3 - S'agissant du droit de grève et du service minimum, il a confirmé son objectif de l'obtenir dans les transports et à l'Education Nationale. Si nous avons obtenu l'assurance qu'aucune
disposition unilatérale ne sera prise dans les prochaines semaines, N.SARKOZY demande des discussions, par entreprise, durant l'été.
4 - D'autres questions ont été rapidement évoquées :
- L'avenir de GDF : "rien n'est bloqué".
- La politique industrielle : "les syndicats sont légitimes pour faire des propositions"
- L'amnistie des sanctions relatives à l'action syndicale : nous n'avons pas obtenu d'engagement formel.
- En réponse à notre opinion d'un président plus à l'écoute des organisations patronales que syndicales, N.SARKOZY s'est insurgé, dénonçant "un procès d'intention" !
Il apparait évident qu'au travers de ces consultations rapides dans l'agenda du nouvel élu - alors que son entourage affirme les syndicats "peu représentatifs" - le
président cherche à asseoir une image de dialogue social.
La CGT est naturellement lucide sur le contexte comportant, entre autres, les élections législatives. C'est naturellement aux actes et aux décisions que nous apprécierons la politique mise en
oeuvre.
Un prochain rendez-vous plus officiel, en bilatérale, est envisagé le mardi 29mai.
Montreuil, le 14 mai 2007
(**) Bernard THIBAULT, secrétaire général, conduisait la délégation de la CGT, composée de Frédérique DUPONT, Michel DONEDDU, Maurad RAHBI, membres du Bureau Confédéral.

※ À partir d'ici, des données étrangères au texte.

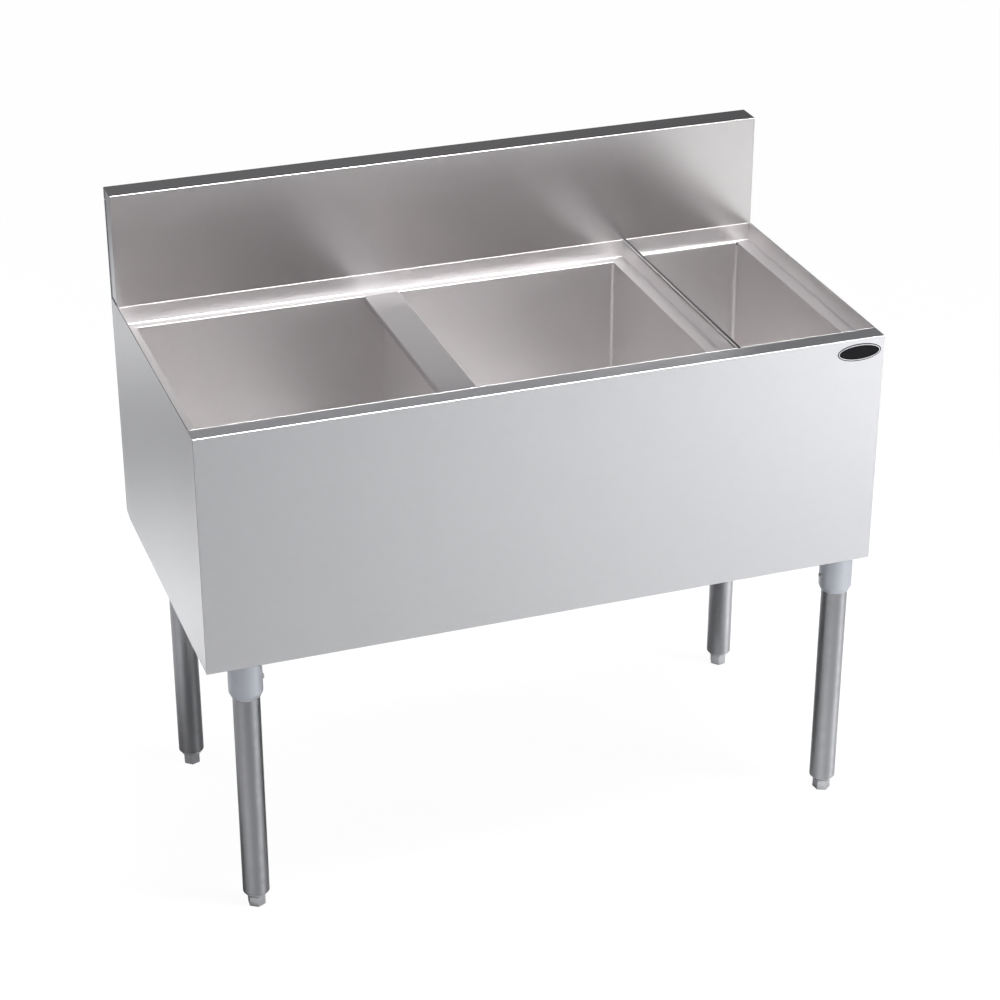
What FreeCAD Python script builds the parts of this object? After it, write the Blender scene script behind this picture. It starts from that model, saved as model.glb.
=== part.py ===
"""Three-compartment underbar bin unit: two ice bins and a bottle well in a stainless body on four legs.

Millimetres. +X runs to the user's right, +Y to the wall, +Z up. The origin is on the floor, under the middle
of the body. The body is folded sheet, the bins are seamless tubs hung from a recessed ledge, and the legs are
tubes in bolted sockets with screw feet. Every piece is written to parts/NODE.step.
"""
import FreeCAD
import Part

import math
import os

# ---- driving dimensions ------------------------------------------------------------------------------------
WIDTH = 1066.8            # 42 in
DEPTH = 534.6             # 21 in and the rear sheet
RIM_HEIGHT = 824.0        # floor to the rim of the body
APRON_HEIGHT = 381.0      # 15 in
SPLASH_HEIGHT = 182.0     # backsplash above the rim
SPLASH_DEPTH = 45.0
SHEET = 1.2               # 18 gauge stainless
BEND = 1.2                # inside radius of every fold
FIT = 0.1                 # gap between sheets that lie against each other
RIM_DEPTH = 31.0          # top return of the front apron
RECESS = 29.0             # drop from the rim to the ledge that the covers rest on
LEDGE_SIDE = 24.3         # body's side face to the ice bins
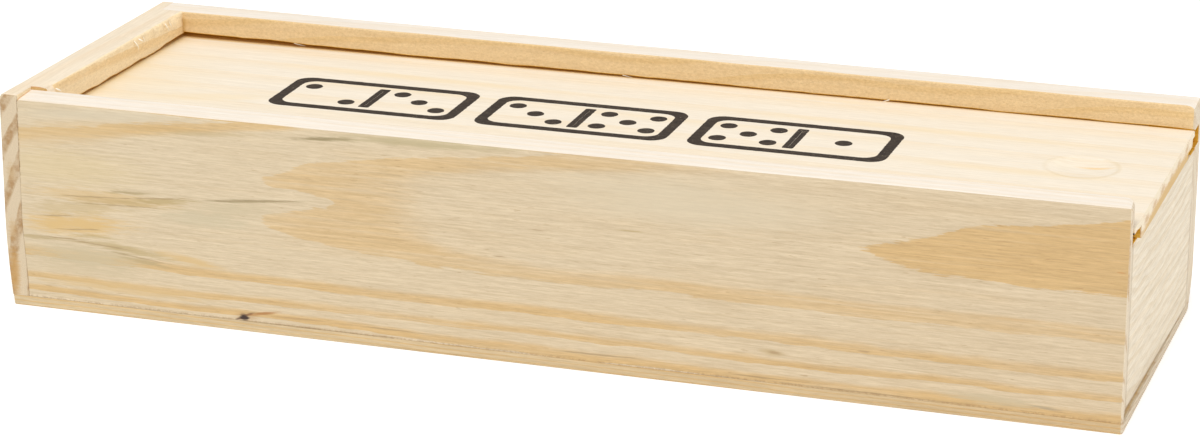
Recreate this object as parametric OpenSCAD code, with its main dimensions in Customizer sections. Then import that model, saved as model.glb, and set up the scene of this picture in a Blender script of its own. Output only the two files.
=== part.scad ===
// Domino storage box of plain pine with a lid that slides out at one end.
// The origin is the middle of the underside, +X points to the end where the lid comes out,
// -Y is the front and +Z is up.

/* [Box] */
// Length over everything
box_l = 150; // [125:1:200]
// Width over the two side boards
box_w = 50; // [40:1:75]
// Height over everything
box_h = 29.2; // [24:0.1:44]

/* [Boards] */
// Thickness of the front and back boards
side_t = 4.5; // [3.6:0.1:7]
// Thickness of the tall board at the closed end
closed_t = 5; // [4:0.1:8]
// Thickness of the low board under the lid's free end
open_t = 5; // [3:0.1:9]
// Thickness of the bottom panel
bottom_t = 1.4; // [1:0.1:3]
// How far the side boards' ends are let into the closed end board
rabbet_d = 2; // [1:0.1:3]

/* [Lid groove] */
// Height of the rim of wood above the groove
rim_h = 3.15; // [2:0.05:6]
// Height of the groove
groove_h = 1.85; // [1.4:0.05:3]
// Depth of the groove in the side boards
groove_d = 2.6; // [1.5:0.1:2.9]

/* [Lid] */
// Full thickness of the lid
lid_t = 2.5; // [2.2:0.05:4]
// Open space between a side board and the lid's thick middle
shoulder_gap = 2; // [0.4:0.1:5]
// Radius in the inner corner of the rebates under the lid
rebate_r = 0.3; // [0.1:0.05:0.5]

/* [Thumb recess] */
// Diameter of the thumb recess
thumb_d = 9.4; // [7:0.1:16]
// Depth of the thumb recess
thumb_depth = 0.6; // [0.3:0.05:1]
// Distance from the lid's free end to the middle of the thumb recess
thumb_in = 11; // [9:0.5:30]

/* [Sanded edges] */
// Radius on the box's outer top edges
top_r = 0.8; // [0.3:0.1:1.5]
// Radius on the box's upright corners
corner_r = 1; // [0.3:0.1:1.8]
// Radius on the box's bottom edges
foot_r = 0.4; // [0.2:0.1:0.8]
// Radius on the inner edges and on the lid
inner_r = 0.3; // [0.1:0.05:0.5]

/* [Clearances] */
// Gap between the lid's tongue and the groove's floor
play_under = 0.05; // [0.02:0.01:0.2]
// Gap between the lid's tongue and the groove's roof
play_over = 0.35; // [0.1:0.05:0.6]
// Gap between the lid's long edge and the back of the groove
play_side = 0.4; // [0.1:0.05:0.8]
// Gap between the lid's inner end and the back of its groove
play_end = 0.3; // [0.1:0.05:0.8]
// Gap between the lid's underside and the low end board
play_end_board = 0.1; // [0.05:0.05:0.4]

/* [Hidden] */
$fn = 64;
overcut = 1; // how far a cutting shape runs past what it cuts

// Places of the inner faces, from the origin
shut_x = -box_l / 2 + closed_t;
seat_x = shut_x - rabbet_d;
open_x = box_l / 2 - open_t;
inner_y = box_w / 2 - side_t;

// Heights of the groove and of the lid in it
groove_top = box_h - rim_h;
groove_floor = groove_top - groove_h;
tongue_z = groove_floor + play_under;
lid_top = groove_top - play_over;
lid_z = lid_top - lid_t;
open_end_top = lid_z - play_end_board;

// Outline of the lid
lid_edge_y = inner_y + groove_d - play_side;
shoulder_y = inner_y - shoulder_gap;
lid_start_x = seat_x + play_end;
shoulder_x = shut_x + shoulder_gap;
lid_end_x = box_l / 2;
thumb_x = lid_end_x - thumb_in;
thumb_ball_r = (thumb_d * thumb_d / 4 + thumb_depth * thumb_depth) / (2 * thumb_depth);

// Rectangle from corner [x0, y0] to [x1, y1] with its lower corners rounded to low_r
// and its upper ones to high_r
module eased_rect(x0, y0, x1, y1, low_r, high_r) {
    difference() {
        translate([x0, y0]) square([x1 - x0, y1 - y0]);
        corner_cut(x0, y0, low_r, 1, 1);
        corner_cut(x1, y0, low_r, -1, 1);
        corner_cut(x0, y1, high_r, 1, -1);
        corner_cut(x1, y1, high_r, -1, -1);
    }
}

// What sanding takes off the corner at [x, y], where the wood lies to sx and sy
module corner_cut(x, y, r, sx, sy) {
    translate([x, y]) scale([sx, sy]) difference() {
        translate([-overcut, -overcut]) square(overcut + r);
        translate([r, r]) circle(r);
    }
}

// Outline of a section in Y and Z, drawn out along X from x0 to x1
module along_x(x0, x1) {
    translate([x0, 0, 0]) rotate([90, 0, 90]) linear_extrude(x1 - x0) children();
}

// Outline of a section in X and Z, drawn out along Y over the whole width and beyond
module across_box() {
    translate([0, box_w / 2 + overcut, 0]) rotate([90, 0, 0])
        linear_extrude(box_w + 2 * overcut) children();
}

// The whole box as one block with its outer edges sanded round: every board is cut from it
module sanded_block() {
    half_l = box_l / 2;
    half_w = box_w / 2;
    intersection() {
        linear_extrude(box_h)
            eased_rect(-half_l, -half_w, half_l, half_w, corner_r, corner_r);
        along_x(-half_l - overcut, half_l + overcut)
            eased_rect(-half_w, 0, half_w, box_h, foot_r, top_r);
        across_box()
            eased_rect(-half_l, 0, half_l, box_h, foot_r, top_r);
    }
}

// Groove for the lid's edge, cut into the side board whose inner face is at +Y
module groove_section() {
    translate([inner_y, groove_floor]) square([groove_d, groove_h]);
    corner_cut(inner_y, box_h, inner_r, 1, -1);
}

// Side board at +Y, with the groove open at the lid's end
module side_board() {
    intersection() {
        sanded_block();
        along_x(seat_x, box_l / 2 + overcut) difference() {
            translate([inner_y, bottom_t]) square([side_t + overcut, box_h]);
            groove_section();
        }
    }
}

module front_board() {
    color("#e8d3a6") mirror([0, 1, 0]) side_board();
}

module back_board() {
    color("#e6cd9c") side_board();
}

// Tall board, rabbeted at both ends for the side boards and grooved for the lid's inner end
module closed_end_board() {
    color("#e3c592") difference() {
        intersection() {
            sanded_block();
            across_box() difference() {
                translate([-box_l / 2 - overcut, bottom_t])
                    square([closed_t + overcut, box_h]);
                translate([seat_x, groove_floor]) square([rabbet_d + overcut, groove_h]);
                corner_cut(shut_x, box_h, inner_r, -1, -1);
            }
        }
        for (side = [-1, 1]) scale([1, side, 1])
            translate([seat_x, inner_y, 0]) cube([rabbet_d + overcut, side_t + overcut, box_h]);
    }
}

// Low board between the side boards, with room above it for the lid's thick middle
module open_end_board() {
    color("#ead9b4") intersection() {
        sanded_block();
        along_x(open_x, box_l / 2 + overcut) translate([-inner_y, bottom_t])
            square([2 * inner_y, open_end_top - bottom_t]);
        across_box() eased_rect(open_x, -overcut, box_l / 2, open_end_top, inner_r, inner_r);
    }
}

module bottom_panel() {
    color("#dcc08c") intersection() {
        sanded_block();
        translate([-box_l / 2, -box_w / 2, 0]) cube([box_l, box_w, bottom_t]);
    }
}

// Lid's section: a thick middle between two thin tongues
module lid_section() {
    eased_rect(-lid_edge_y, tongue_z, lid_edge_y, lid_top, inner_r, inner_r);
    eased_rect(-shoulder_y, lid_z, shoulder_y, lid_top, inner_r, inner_r);
    for (side = [-1, 1]) scale([side, 1]) difference() {
        translate([shoulder_y, tongue_z - rebate_r]) square([rebate_r, rebate_r]);
        translate([shoulder_y + rebate_r, tongue_z - rebate_r]) circle(rebate_r);
    }
}

// Lid, rebated underneath along both edges and across its inner end
module sliding_lid() {
    color("#f2e2bd") difference() {
        along_x(lid_start_x, lid_end_x) lid_section();
        across_box() translate([lid_start_x - overcut, lid_z - overcut])
            square([shoulder_x - lid_start_x + overcut, tongue_z - lid_z + overcut]);
        across_box() corner_cut(lid_end_x, lid_top, inner_r, -1, -1);
        translate([thumb_x, 0, lid_top - thumb_depth + thumb_ball_r]) sphere(thumb_ball_r);
    }
}

front_board();
back_board();
closed_end_board();
open_end_board();
bottom_panel();
sliding_lid();
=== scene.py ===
from math import cos, pi, radians, sin

import bmesh
import bpy
import numpy as np
from mathutils import Matrix, Vector
from mathutils.geometry import delaunay_2d_cdt


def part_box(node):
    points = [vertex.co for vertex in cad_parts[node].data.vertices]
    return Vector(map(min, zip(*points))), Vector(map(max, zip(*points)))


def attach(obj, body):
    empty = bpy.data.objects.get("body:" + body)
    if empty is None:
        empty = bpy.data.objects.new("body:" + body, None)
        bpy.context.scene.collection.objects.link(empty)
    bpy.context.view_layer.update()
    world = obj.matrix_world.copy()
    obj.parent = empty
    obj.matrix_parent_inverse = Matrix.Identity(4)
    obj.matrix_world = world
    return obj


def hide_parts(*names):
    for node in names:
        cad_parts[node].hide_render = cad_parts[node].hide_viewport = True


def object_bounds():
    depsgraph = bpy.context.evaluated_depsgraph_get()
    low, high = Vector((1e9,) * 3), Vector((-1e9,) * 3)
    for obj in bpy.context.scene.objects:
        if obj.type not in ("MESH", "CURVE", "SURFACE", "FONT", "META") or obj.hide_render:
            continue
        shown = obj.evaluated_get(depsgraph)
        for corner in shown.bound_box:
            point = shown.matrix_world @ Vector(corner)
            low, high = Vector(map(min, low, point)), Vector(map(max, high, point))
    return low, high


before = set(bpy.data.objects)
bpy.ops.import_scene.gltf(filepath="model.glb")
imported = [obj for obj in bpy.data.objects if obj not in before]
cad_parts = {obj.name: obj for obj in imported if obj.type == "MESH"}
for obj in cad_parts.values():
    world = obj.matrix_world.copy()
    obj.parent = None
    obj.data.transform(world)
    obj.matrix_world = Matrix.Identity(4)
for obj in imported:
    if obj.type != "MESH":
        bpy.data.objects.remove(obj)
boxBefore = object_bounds()
print("frame loaded")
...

Le président de la République, Nicolas SARKOZY, était accompagné de Raymond SOUBIE.
Cette déclaration interne ne peut pas être plus insipide. On aurait pu imaginer une appréciation, un commentaire.
Nicolas Sarkozy a été ministre de l'intérieur pendant 5 ans et est parfaitement connu, de la chasse aux sans-papiers aux agressions dans les cités, du kärcher à la racaille. Il vient de
nommer Fillon premier ministre, lui aussi parfaitement connu, de la réforme de la Sécu à celle des retraites, en passant par le mouvement lycéen de 2005 (entre autres contre la réforme du Bac),
dont des activistes sont encore aujourd'hui poursuivis par la justice.
C'est à dire qu'il y a tout à craindre du nouveau président et du nouveau gouvernement, et aucune surprise à attendre.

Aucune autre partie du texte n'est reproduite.